England simply could not move the ball and the team forward at the same time. If they tried to pull off one of their customary passing moves to progress the team up the pitch in a coordinated matter, Nigeria's midfield sentinels would wall off the middle of the pitch, forcing Walsh and James and Stanway deeper and deeper toward their own back line in search of space that never appeared. When England attempted to bypass the midfield by playing long balls up and out to the forwards and wingers, Nigeria's forwards pressured England's defenders into rushed, inaccurate passes that the Nigerian defenders constantly either cleared or intercepted. And when Nigeria forced England into a turnover, they were quick to stroke long passes out to the wing, where their attackers could sharpen their knives and get to cutting their way towards England's goal. It was a masterclass in tactical preparation, implementation, and winning duels all over the pitch. Nigeria took 20 shots to England's 12, which accurately communicates how much more in control the supposedly inferior team was.
England never solved the problems Nigeria caused them, and instead just kept trying what wasn't working. In fact just about the only time England really reacted to what Nigeria was doing to them was when Lauren James, frustrated at being essentially marked out of the game for almost 90 minutes, petulantly stepped on the butt of Nigeria defender Michelle Alozie, earning herself a red card in the 87th minute. The Beckham-esque fit of pointless pique left England down a player as the match headed into extra time, giving Nigeria 30 minutes to finally apply the killing blow they'd been working toward all match long. If the stats and rhythm of the game didn't already tell the story of Nigeria's dominance, then maybe it's located in the amused look that came over Alozie's face as she was being stomped on.
That's the look of someone who knows, with absolute certainty, that she's gotten the best of her opponent.
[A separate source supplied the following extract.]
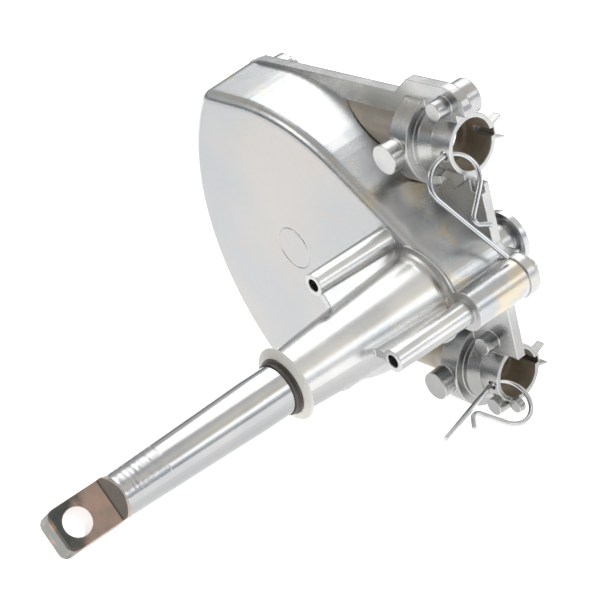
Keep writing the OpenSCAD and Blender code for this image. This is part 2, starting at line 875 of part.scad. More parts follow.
module shaft_seal()
    color(rubber)
        spin_y(0)
            polygon([
                [shaft_d / 2 + run_gap, seal_front_y],
                [shaft_d / 2 + run_gap + seal_lip_t, seal_front_y],
                [shaft_d / 2 + run_gap + seal_lip_t, seal_front_y + seal_stand * 0.4],
                [shaft_d / 2 + run_gap + seal_groove_t, seal_front_y + seal_stand * 0.5],
                [shaft_d / 2 + run_gap + seal_groove_t, seal_front_y + seal_stand * 0.65],
                [seal_d / 2, seal_front_y + seal_stand * 0.75],
                [seal_d / 2, ring_front_y + seal_pocket_depth - seat_gap],
                [shaft_d / 2 + run_gap, ring_front_y + seal_pocket_depth - seat_gap]
            ]);

module inner_bearing()
    color(bronze)
        tube_y(0, 0, bearing_start_y, inner_boss_end_y, bearing_bore_d - 2 * seat_gap, pinion_boss_d + 2 * run_gap);

module rear_bearing()
    color(bronze)
        tube_y(0, 0, joint_y + side_gap, journal_end_y, rear_bore_d - 2 * seat_gap, pinion_journal_d + 2 * run_gap);

module rear_cap()
    color(zinc)
        difference() {
            union() {
                rod_y(0, 0, journal_end_y + side_gap, rear_boss_y + cap_gap, rear_bore_d - 2 * seat_gap);
                rod_y(0, 0, rear_boss_y + cap_gap - slice, rear_boss_y + cap_gap + cap_t, cap_d);
            }
            span_y(rear_boss_y + cap_gap + cut, rear_boss_y + cap_gap + cap_t + cut) circle(d = cap_hex_d, $fn = 6);
        }

module thrust_washer()
    color(bronze)
        tube_y(0, 0, shoulder_y + side_gap, shoulder_y + side_gap + washer_t,
            thrust_washer_d, clutch_shaft_d + 2 * run_gap);

module shaft_circlip()
    color(steel)
        difference() {
            tube_y(0, 0, circlip_y + seat_gap, circlip_y + circlip_t - seat_gap,
                circlip_d, circlip_groove_d + 2 * run_gap);
            translate([-circlip_groove_d / 4, circlip_y - cut, 0])
                cube([circlip_groove_d / 2, circlip_t + 2 * cut, circlip_d]);
        }

// ---- Drive wheel ----

module drive_wheel()
    color(zinc)
        difference() {
            union() {
                translate([axle_x, 0, 0])
                    span_y(wheel_front_y, wheel_front_y + tooth_w)
                        difference() {
                            gear_outline(wheel_teeth);
                            circle(r = gear_ring_r);
                        }
                spin_y(axle_x)
                    difference() {
                        polygon([
                            [wheel_bore_d / 2, hub_front_y],
                            [wheel_hub_d / 2, hub_front_y],
                            [wheel_hub_d / 2, web_y],
                            [gear_ring_r + slice, web_y],
                            [gear_ring_r + slice, rim_front_y],
                            [drum_r, rim_front_y],
                            [drum_r, rim_rear_y],
                            [rim_inner_r, rim_rear_y],
                            [rim_inner_r, web_y + web_t],
                            [wheel_hub_d / 2, web_y + web_t],
                            [wheel_hub_d / 2, hub_rear_y],
                            [wheel_bore_d / 2, hub_rear_y]
                        ]);
                        translate([cable_r, cable_y]) circle(r = groove_r, $fn = 48);
                    }
            }
            for (i = [0 : rib_count - 1])
                translate([axle_x, 0, 0])
                    rotate([0, 360 / rib_count * i, 0])
                        rod_y(light_hole_r, 0, web_y - cut, web_y + web_t + cut, light_hole_d);
        }

module wheel_axle()
    color(steel)
        rod_y(axle_x, 0, axle_start_y, axle_end_y - seat_gap, axle_d);

module wheel_bush()
    color(bronze)
        tube_y(axle_x, 0, hub_front_y + seat_gap, hub_rear_y - seat_gap,
            wheel_bore_d - 2 * seat_gap, axle_d + 2 * run_gap);

module wheel_washer_front()
    color(steel)
        tube_y(axle_x, 0, hub_front_y - hub_washer_t, hub_front_y - run_gap, washer_d, axle_d + 2 * seat_gap);

module wheel_washer_rear()
    color(steel)
        tube_y(axle_x, 0, hub_rear_y + run_gap, hub_rear_y + hub_washer_t, washer_d, axle_d + 2 * seat_gap);

// The half ring that keeps the cable in its groove, on the side away from the outlets
module cable_race()
    color(nylon)
        difference() {
            tube_y(axle_x, 0, race_front_y, race_rear_y, 2 * (dish_r - race_gap), 2 * (dish_r - race_gap - race_t));
            translate([axle_x, race_front_y - cut, -dish_r - cut])
                cube([dish_r + cut, race_rear_y - race_front_y + 2 * cut, 2 * (dish_r + cut)]);
        }

// ---- Fasteners ----

module screw(x, z, seat_y)
    difference() {
        union() {
            rod_y(x, z, joint_y - thread_l, seat_y + slice, screw_d);
            rod_y(x, z, seat_y, seat_y + screw_head_h, screw_head_d);
        }
        translate([x, 0, z])
            span_y(seat_y + screw_head_h / 3, seat_y + screw_head_h + cut)
                circle(d = screw_head_d / 2, $fn = 6);
    }

module cover_screws()
    color(zinc) {
        for (a = stud_angles)
            screw(stud_r * cos(a), stud_r * sin(a), screw_seat(a));
        for (side = [1, -1])
            screw(corner_screw_x, side * corner_screw_z, corner_boss_y);
    }

module dowel_pins()
    color(steel)
        for (spot = dowel_spots)
            rod_y(spot[0], spot[1], joint_y - dowel_l + dowel_stand + side_gap / 2, joint_y + dowel_stand, dowel_d);

// ---- Spring clips ----

// The wire's middle line in the clip's own plane: s along the straight leg, e towards the eye
function clip_path() =
    let (
        gap = norm([bump_s, bump_e - eye_r]),
        run_a = atan2(bump_e - eye_r, bump_s) - asin((eye_r + bump_r) / gap),
        eye = arc(0, eye_r, eye_r, -90, run_a + 90 - 360, 2 * clip_steps),
        bump = arc(bump_s, bump_e, bump_r, run_a - 90, flare_a - 90, clip_steps),
        end = bump[len(bump) - 1]
    )
    concat([[leg_l, 0]], eye, bump, [end + flare_l * [cos(flare_a), sin(flare_a)]]);

// A clip whose leg runs along leg, with its eye on the side that eye points to
module clip(start, leg, eye) {
    d = unit(leg);
    e = unit(eye - (eye * d) * d);
    color(zinc)
        wire([for (p = clip_path()) start + p[0] * d + p[1] * e], wire_d, cross(d, e), clip_sides);
}

// The leg of the lower clip passes out through the lock hole
module clip_lower() {
    leg = [0.24, -0.97, -0.04];
    eye = [0.74, 0.21, -0.64];
    clip([lock_x, cable_y - outlet_d / 2, -cable_r] + low_clip_shift, leg, eye);
}

// The eye of the upper clip is threaded through the lock hole and the mouth
module clip_upper() {
    leg = unit([0.47, 0.39, -0.79]);
    lean = [0.12, 0.86, 0.49];
    eye = unit(lean - (lean * leg) * leg);
    hole_a = 153;
    in_hole = [lock_x, cable_y - outlet_d / 2, cable_r] + up_clip_shift;
    clip(in_hole - eye_r * (cos(hole_a) * leg + (1 + sin(hole_a)) * eye), leg, eye);
}

front_housing();
rear_cover();
input_shaft();
drive_pinion();
clutch_sleeve();
clutch_spring();
nose_bush();
shaft_seal();
inner_bearing();
rear_bearing();
rear_cap();
thrust_washer();
shaft_circlip();
drive_wheel();
wheel_axle();
wheel_bush();
wheel_washer_front();
wheel_washer_rear();
cable_race();
cover_screws();
dowel_pins();
clip_upper();
clip_lower();
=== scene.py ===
import json
import math

import bmesh
import bpy
from mathutils import Matrix, Vector


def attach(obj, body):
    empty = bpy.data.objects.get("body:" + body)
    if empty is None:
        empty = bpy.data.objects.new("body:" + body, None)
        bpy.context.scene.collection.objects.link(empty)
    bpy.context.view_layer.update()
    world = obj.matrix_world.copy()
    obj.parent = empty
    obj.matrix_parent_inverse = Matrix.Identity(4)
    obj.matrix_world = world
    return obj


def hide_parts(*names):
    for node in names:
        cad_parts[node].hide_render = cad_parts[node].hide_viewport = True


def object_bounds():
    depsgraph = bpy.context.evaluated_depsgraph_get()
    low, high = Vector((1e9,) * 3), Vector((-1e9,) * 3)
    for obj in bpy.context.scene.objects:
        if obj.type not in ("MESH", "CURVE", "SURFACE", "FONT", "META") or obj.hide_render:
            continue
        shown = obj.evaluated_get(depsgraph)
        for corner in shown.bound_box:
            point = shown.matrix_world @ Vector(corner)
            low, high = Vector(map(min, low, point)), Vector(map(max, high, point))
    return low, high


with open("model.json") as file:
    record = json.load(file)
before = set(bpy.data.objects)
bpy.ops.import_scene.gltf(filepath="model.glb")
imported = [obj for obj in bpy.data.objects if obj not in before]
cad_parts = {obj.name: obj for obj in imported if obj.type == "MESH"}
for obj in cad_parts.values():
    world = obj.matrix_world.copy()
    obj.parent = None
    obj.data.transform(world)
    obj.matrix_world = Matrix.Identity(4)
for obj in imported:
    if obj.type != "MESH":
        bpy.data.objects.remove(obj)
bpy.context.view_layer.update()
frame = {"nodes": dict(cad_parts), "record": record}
nodes = frame["nodes"]

# ---- Sizes, in metres, from the CAD ----

CABLE_Y = 0.0667             # the two cables' axes, above and below the origin
CABLE_Z = 0.0493
RIM_X = 0.00993              # the outlets' rims
OUTLET_R = 0.0115
LOCK_X = RIM_X - 0.0031      # the lock holes for the spring clips
WIRE_R = 0.001
FACE_Y = 0.036               # the case's flat front face
TURNED_END_Y = -0.0862       # the coarse turning marks run from here to the tongue
TONGUE_START_Y = -0.1084
HOLE_Y = -0.12135            # the tongue's cross hole
HOLE_R = 0.00503
SHAFT_END_Y = -0.1292
TONGUE_ACROSS = (0.63, -0.776)   # x and z of the direction across the tongue's width
TONGUE_HALF = 0.0075             # about half that width

# ---- Colours, linear RGB ----

CASTING_SHADE, CASTING_LIGHT = (0.60, 0.62, 0.64), (0.74, 0.74, 0.73)
NOSE_SHADE, NOSE_LIGHT = (0.74, 0.75, 0.76), (0.88, 0.88, 0.86)
# painted shade for the undersides of the nose and studs
NOSE_UNDERSIDE_SHADE = (0.38, 0.39, 0.39)
WALL_BLUE, WALL_TAN = (0.52, 0.55, 0.58), (0.82, 0.70, 0.50)
FACE_COOL, FACE_WARM = (0.58, 0.60, 0.62), (0.65, 0.635, 0.62)
FACE_PINK = (0.66, 0.61, 0.58)
# painted highlight for the casting's rounded edges
CASTING_EDGE_HIGHLIGHT = (0.86, 0.87, 0.88)

COVER_SHADE, COVER_LIGHT = (0.52, 0.53, 0.54), (0.70, 0.70, 0.68)
# painted shade for the lower outlet
COVER_LOWER_SHADE = (0.34, 0.34, 0.335)
# painted highlight for the cover's rounded edges
COVER_EDGE_HIGHLIGHT = (0.88, 0.88, 0.86)
# dark brown painted shade for the cables' bores
BORE_SHADE_DARK, BORE_SHADE_LIGHT = (0.34, 0.305, 0.24), (0.48, 0.40, 0.32)

ZINC_SHADE, ZINC_LIGHT = (0.62, 0.63, 0.65), (0.71, 0.71, 0.70)
# painted shade for the shaft's underside
ZINC_UNDERSIDE_SHADE = (0.43, 0.44, 0.45)
COPPER_DARK, COPPER_LIGHT = (0.37, 0.295, 0.26), (0.49, 0.35, 0.29)
SHOULDER_DARK, SHOULDER_LIGHT = (0.40, 0.35, 0.32), (0.62, 0.54, 0.49)
BURNT_DARK, BURNT_LIGHT = (0.05, 0.06, 0.058), (0.17, 0.18, 0.17)
# painted shade for the inside corner where the tongue meets the shoulder
CREASE_SHADE = (0.10, 0.095, 0.09)
SAWN_GREY, SAWN_COPPER = (0.22, 0.23, 0.225), (0.46, 0.31, 0.23)
DRILLED_PINK, DRILLED_GREY = (0.86, 0.77, 0.74), (0.80, 0.79, 0.79)
# painted highlight for the tongue's rounded edges
COPPER_EDGE_HIGHLIGHT = (0.74, 0.46, 0.33)


# ---- Materials ----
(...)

Sadly for Nigeria, and to England's great fortune, their killing blow never landed. Nigeria remained the stronger team in extra time, but all that energy expended during regulation meant Nigeria didn't have too much to give in the final periods of play. Ultimately, the one major flaw Nigeria carried throughout the tournament—a lack of ruthlessness in front of goal, which meant the Super Falcons only scored in one of their four matches Down Under—reared its head again, and the open-play portion of the match ended in a scoreless draw.
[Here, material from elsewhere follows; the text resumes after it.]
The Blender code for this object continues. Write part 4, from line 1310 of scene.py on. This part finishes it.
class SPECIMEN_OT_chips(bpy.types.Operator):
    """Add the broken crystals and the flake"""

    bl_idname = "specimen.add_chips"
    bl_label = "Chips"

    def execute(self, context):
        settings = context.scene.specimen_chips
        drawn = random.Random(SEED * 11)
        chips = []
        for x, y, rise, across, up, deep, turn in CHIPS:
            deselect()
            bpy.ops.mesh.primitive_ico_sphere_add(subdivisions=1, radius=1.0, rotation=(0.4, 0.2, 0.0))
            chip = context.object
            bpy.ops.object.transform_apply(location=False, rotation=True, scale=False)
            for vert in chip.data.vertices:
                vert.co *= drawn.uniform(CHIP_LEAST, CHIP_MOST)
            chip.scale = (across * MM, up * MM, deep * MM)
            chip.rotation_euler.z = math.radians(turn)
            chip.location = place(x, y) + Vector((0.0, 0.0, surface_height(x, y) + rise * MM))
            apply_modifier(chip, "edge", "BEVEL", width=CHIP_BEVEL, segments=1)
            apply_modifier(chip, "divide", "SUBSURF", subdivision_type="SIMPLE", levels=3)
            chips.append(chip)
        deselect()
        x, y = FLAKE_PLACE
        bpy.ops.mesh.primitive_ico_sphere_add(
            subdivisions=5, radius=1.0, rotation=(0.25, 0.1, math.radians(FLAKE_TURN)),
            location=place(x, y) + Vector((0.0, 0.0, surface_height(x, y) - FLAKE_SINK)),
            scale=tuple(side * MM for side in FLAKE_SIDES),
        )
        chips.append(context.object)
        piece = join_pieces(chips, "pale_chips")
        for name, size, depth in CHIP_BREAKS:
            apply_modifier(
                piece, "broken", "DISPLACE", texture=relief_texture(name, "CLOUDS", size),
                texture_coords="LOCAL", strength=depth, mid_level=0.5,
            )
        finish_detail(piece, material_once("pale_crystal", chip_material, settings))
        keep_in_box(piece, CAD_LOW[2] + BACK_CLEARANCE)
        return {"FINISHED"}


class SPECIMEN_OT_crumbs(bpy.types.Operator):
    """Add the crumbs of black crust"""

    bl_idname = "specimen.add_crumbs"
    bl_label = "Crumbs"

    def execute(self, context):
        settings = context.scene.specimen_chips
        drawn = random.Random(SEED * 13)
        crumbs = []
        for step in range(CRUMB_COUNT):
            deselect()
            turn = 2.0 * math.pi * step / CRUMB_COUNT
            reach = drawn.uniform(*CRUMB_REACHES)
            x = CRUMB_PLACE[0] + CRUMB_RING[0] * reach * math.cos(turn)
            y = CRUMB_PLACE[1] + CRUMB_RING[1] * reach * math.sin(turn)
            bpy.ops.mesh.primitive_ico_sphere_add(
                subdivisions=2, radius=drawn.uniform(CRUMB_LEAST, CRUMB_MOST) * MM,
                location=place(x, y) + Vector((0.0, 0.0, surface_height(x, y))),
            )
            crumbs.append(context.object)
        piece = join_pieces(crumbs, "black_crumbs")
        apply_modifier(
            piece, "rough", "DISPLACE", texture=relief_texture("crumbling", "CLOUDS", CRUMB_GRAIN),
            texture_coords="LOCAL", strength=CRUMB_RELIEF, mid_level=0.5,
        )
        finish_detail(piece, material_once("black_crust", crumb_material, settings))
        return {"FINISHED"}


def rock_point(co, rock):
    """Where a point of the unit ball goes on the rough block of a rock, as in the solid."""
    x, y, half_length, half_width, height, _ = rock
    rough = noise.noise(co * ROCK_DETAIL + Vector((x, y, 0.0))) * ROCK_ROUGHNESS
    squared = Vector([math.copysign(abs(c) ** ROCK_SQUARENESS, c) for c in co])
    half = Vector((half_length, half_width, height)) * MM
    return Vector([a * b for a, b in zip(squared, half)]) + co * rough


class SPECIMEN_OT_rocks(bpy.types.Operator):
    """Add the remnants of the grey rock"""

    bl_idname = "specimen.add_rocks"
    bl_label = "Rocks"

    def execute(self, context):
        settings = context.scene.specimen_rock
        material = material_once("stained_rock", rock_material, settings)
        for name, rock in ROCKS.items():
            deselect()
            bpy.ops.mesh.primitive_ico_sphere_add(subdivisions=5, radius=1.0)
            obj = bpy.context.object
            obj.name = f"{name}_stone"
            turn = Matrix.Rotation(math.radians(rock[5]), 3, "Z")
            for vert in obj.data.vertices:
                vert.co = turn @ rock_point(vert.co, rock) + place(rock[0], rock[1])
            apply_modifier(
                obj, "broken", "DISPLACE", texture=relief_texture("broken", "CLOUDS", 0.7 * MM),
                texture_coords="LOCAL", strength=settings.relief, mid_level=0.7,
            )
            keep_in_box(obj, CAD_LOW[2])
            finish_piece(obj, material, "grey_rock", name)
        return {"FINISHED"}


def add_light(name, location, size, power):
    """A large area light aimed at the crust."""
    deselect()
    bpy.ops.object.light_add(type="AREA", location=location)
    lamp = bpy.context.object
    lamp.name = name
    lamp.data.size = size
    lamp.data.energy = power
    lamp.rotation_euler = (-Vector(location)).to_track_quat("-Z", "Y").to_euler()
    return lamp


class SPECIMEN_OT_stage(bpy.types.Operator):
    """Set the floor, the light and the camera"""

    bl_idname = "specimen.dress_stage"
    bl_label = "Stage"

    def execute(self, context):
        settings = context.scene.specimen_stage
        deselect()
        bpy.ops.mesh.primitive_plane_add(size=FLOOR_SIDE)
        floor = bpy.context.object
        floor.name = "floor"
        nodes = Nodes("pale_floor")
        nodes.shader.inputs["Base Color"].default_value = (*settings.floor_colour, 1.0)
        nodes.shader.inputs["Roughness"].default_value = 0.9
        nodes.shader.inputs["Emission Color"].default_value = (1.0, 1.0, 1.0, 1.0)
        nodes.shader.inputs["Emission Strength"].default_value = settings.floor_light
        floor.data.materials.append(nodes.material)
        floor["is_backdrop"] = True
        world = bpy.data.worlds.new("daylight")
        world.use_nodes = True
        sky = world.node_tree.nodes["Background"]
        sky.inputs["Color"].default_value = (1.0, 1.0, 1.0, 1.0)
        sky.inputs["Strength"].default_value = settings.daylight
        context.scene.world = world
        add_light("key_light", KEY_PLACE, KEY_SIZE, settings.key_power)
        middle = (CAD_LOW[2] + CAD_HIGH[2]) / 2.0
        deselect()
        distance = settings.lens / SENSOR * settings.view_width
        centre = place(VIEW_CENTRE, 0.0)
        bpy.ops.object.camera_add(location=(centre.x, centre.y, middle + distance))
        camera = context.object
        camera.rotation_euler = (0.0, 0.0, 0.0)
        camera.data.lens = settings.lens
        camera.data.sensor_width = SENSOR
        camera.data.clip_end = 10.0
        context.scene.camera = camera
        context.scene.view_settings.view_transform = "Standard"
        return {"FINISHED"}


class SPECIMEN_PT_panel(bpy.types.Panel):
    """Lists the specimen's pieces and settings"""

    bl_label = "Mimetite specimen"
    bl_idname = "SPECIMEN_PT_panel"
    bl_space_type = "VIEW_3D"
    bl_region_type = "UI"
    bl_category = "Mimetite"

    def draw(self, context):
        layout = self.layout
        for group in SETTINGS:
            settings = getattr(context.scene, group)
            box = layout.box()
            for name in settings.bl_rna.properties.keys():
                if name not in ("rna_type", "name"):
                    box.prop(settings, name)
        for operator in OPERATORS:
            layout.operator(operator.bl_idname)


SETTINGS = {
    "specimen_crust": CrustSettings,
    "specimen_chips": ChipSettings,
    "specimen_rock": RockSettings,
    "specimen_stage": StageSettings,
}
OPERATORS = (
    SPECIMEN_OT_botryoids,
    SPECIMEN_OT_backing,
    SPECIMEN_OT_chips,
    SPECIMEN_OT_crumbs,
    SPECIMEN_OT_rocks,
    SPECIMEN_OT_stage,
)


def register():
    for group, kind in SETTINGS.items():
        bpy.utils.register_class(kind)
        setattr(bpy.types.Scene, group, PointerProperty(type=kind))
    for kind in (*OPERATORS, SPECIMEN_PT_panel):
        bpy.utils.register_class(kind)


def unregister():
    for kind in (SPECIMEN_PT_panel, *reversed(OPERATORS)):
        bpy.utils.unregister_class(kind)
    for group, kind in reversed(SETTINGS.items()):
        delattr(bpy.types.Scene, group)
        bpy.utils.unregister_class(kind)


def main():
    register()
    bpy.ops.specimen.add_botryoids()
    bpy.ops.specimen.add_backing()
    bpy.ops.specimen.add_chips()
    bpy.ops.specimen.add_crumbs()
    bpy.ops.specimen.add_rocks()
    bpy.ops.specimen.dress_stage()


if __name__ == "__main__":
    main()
England entered the resulting penalty shootout no doubt lifted by its reprieve from the fate they probably deserved, while Nigeria had to have been agonizing over potentially letting their golden chance to be the first African nation to win a knockout match slip from between their fingers. Outside of a poor first kick, England's penalties were confident and accurate, while Nigeria's were almost uniformly nervous. Two opening misses from Nigeria gave Chloe Kelly the chance to seal a come-from-beneath victory with England's fifth attempt. With a deep breath, a big hop, and a wicked swing of her leg, Kelly delivered, keeping England alive in the tournament they are favorites to win.
At the top end of the sport, amongst teams contending for the major titles, the narrative trajectory of women's soccer at the international level for the better part of a decade now has gone a little something like this: After a long stretch of American dominance, born mostly of the collegiate system's sizable investment in the game, women's soccer was evolving away from the primarily physical game that typified the American approach, and toward a more tactically sophisticated, technically proficient style. This new era was to be inaugurated by the big European nations as they slowly started to commit more resources to girls' and women's soccer. Coming into the 2023 World Cup, the tournament was primed to serve as something of a referendum on the state of this evolution, depending on how the USWNT performed in relation to ascendant Europeans like England, the Netherlands, Germany, France, and Spain.
But something far more interesting has happened instead. Yes, you could argue that that narrative of evolution at the top has indeed borne out after the U.S.'s disappointing tournament and early ouster, but the much more evident evolution is one that has occurred below.
Morocco, Jamaica, Nigeria, South Africa, Haiti, Portugal, and all the other underdogs who've brought this tournament the surprises and upsets that have thus far defined it have shown that the most rapidly shrinking gap in women's soccer is the one that previously separated the "big" countries from the "small" ones. Today, the physical disparities that used to allow the big teams to almost literally run over and past smaller opponents have been almost entirely erased. Coupled with that athletic equality—which is by itself enormous, as physical prowess continues to make the biggest differences in the women's game—is an increased strategic sophistication in preparation and implementation from teams around the world. This has made it so that a team like Portugal can both match the U.S.'s physicality and also execute a game plan that neutralizes the USWNT's strengths and maximizes Portugal's chances of coming away victorious. Or, in the instance at hand, it means Nigeria can face England and physically, tactically, and technically dominate them from beginning to end.
It's too bad Nigeria wasn't able to finish the job and knock off England in what would've instantly become the defining result of a tournament chock full of shocks, excitement, and brilliance. But if Nigeria's and South Africa's and Jamaica's and Haiti's and Portugal's all the other small teams' performances this summer stand for anything, it's the idea that this is only the beginning.